1) Is the property in good state - does it need repairing? Might need to conduct site visits or have a survey conducted

2) Has the relevant legislation been complied with (i.e. EPA and planning permissions) because we can carve it out in the agreement

26
Q

What is the role of litigation in DD?

A

1) Is there any existing or threatened litigation?

2) Might also check correspondence that shows customers or employees unhappy to ascertain if future claims are a possibility

27
Q

After completing DD, you discover a litigation claim could be brought potentially against the target. What do you do?

A

1) See if buy can resolve before conducting agreement

2) Include CP that thorough DD is conducted and buyer is satisfied before concluding

3) Adjust consideration

4) Put money aside in escrow in the event that litigation does arise

5) Include warranties or indemnities (like an indemnity because you have found a potential litigation claim)

6) Walk away if serious

28
Q

Imagine that you are advising a client who wants to invest £1m, what advice would you give to this client?

A

Firstly, I would confirm the client’s source of funds to ensure I am adhering to my duties with regards to KYC and AML.

Secondly, I would ask the client what their objective is? Is it a short-term, mid-term or long-term strategy? That is, are they going to be investing for a year or so, 5-10 years or 20+ years.

Thirdly, I would ascertain their risk appetite. Is it low, medium or high?

Depending on these options, I would advise the client differently. However, my overarching aim would be to ensure their portfolio is diversified and well-balanced to meet their risk appetite and objectives.

For instance, if they wanted a 5 to 10 year investment with medium risk, I would provide them with a mixed portfolio of low, medium and high risk assets.

Low risk assets may include gold, deposit accounts or government or corporate bonds with AAA ratings.

Medium risk would include shares or commercial property.

High risk would include emerging market shares, derivatives, high yield bonds and cryptocurrency. Given my client wants medium risk, I would also expose them to this asset class minimally.

29
Q

Do you consider the business of private equity to be unethical?

A

There’s definitely two sides to the argument.

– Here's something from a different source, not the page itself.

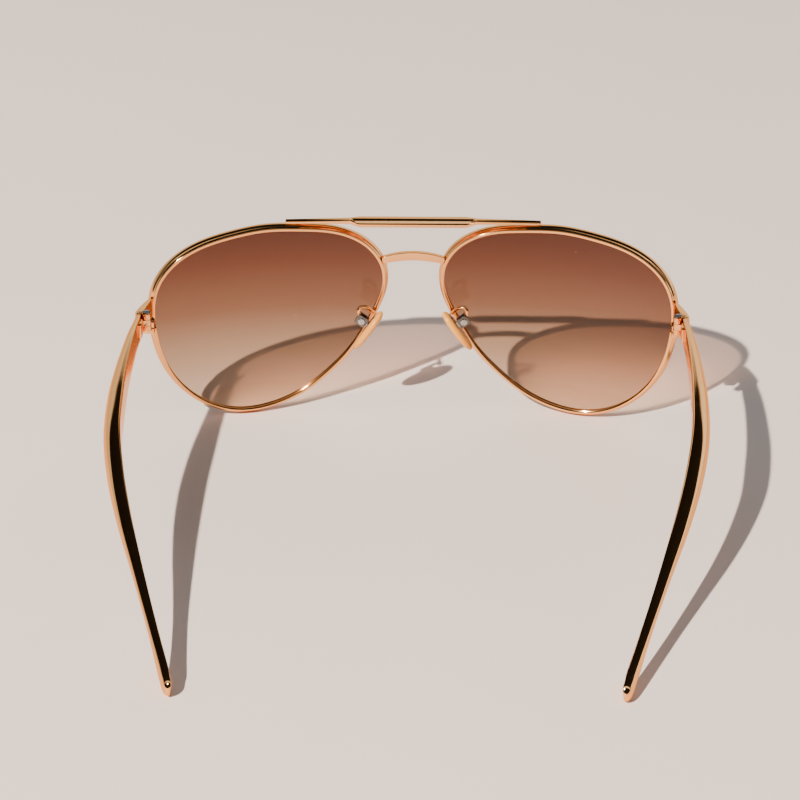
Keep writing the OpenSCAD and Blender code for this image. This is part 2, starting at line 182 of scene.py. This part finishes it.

Firstly, some may say that PE’s business model is unethical.

  • When PE firms take over the management of a company, they make it highly leveraged, adding to its risk of collapse and strip its assets and can include employees, leading to reams of job losses.
  • Furthermore, PE firms have a short-term mindset, seeking a return within 7 years. Accordingly, they are not invested emotionally to the well-being of the business.

However…

  • PE firms buy distressed companies on the brink of collapse and turn them around. As such, this would stop an extended number of job losses. One notable example is Hilton Hotel that was in the midst of the real estate bubble in 2007.
  • They also put their capital at risk so should be compensated adequately for this and should not be demonized for seeking a return.
  • Lastly, they offer businesses access to capital and expertise that would otherwise be difficult to obtain in their financial position, such as through a bank or public markets which require stringent capital requirements and reporting obligations.

Accordingly, I think the business of PE firms does far greater good than harm.

30
Q

What is a forward / future and what are the differences between the two?

A

Both are a derivative contract creating a legal obligation to buy an asset in the future at a specified price.

A forward is a customisable contract that is traded over-the-counter.

A future is a standardised contract that is traded on the public markets.

31
Q

What is an option?

A

It is a derivative contract that gives the right but not the obligation to buy an asset at a future date, providing the investor with a choice to exercise that option at a later date.

32
Q

What is the role of a corporate lawyer (generally)?

A

Corporate lawyers advise companies and financial institutions on a broad range of matters, including:

  • Incorporation of companies;
  • Going from private to public;
  • Takeovers and M&A work;
  • Restructuring companies;
  • Advising on the life of a company
33
Q

What is the role of a finance lawyer (generally)?

A

Finance lawyers advise companies and financial institutions on a broad range of matters, including:

  • Raising capital;
  • Advising on financial regulations;
  • Advise on alternative forms of financing (such as securitisation and derivatives);
  • Advise on restructuring debts
34
Q

What is the role of a disputes lawyer (generally)?

A

Dispute resolution lawyers advise companies and financial institutions on a broad range of matters, including:

  • Instructing counsel to get a matter to trial, and ultimately solving an entity’s dispute
  • Advising clients on existing or threatened litigation, providing advice on whether to settle
  • Advising clients on how to avoid litigation, by going through ADR
35
Q

What is the purpose of DD in an IPO?

A

Fundamentally, it is making sure that investors have all the necessary information to make a well-informed decision on whether to purchase the security.

Accordingly, legal due diligence would check the validity and accuracy of any disclosures in a prospectus to prevent legal risks from arising.

36
Q

What do lenders need to know before lending?

A

There are a number of things that a lender must confirm before lending, these include:

  • Last three years of financial information to ascertain if they are in a position to satisfy the lend, so they will look at cash flows
  • What the business is going to use the money for
  • What assets the business has in the event they need to acquire
  • Is the business subject to litigation or is there any threatened litigation
  • Has the business defaulted in the past
37
Q

What is the difference between partners and senior associates?

A

Partners are either equity or salaried partners and make managerial decisions on a client matter, meaning they are ultimately responsible for that transaction or client matter.

Partners make managerial decisions on the strategic direction of the firm. Whilst senior associates are employees and do not have that managerial scope.

Partners are typically more experienced than senior associates.

Partners also bring in business for the firm.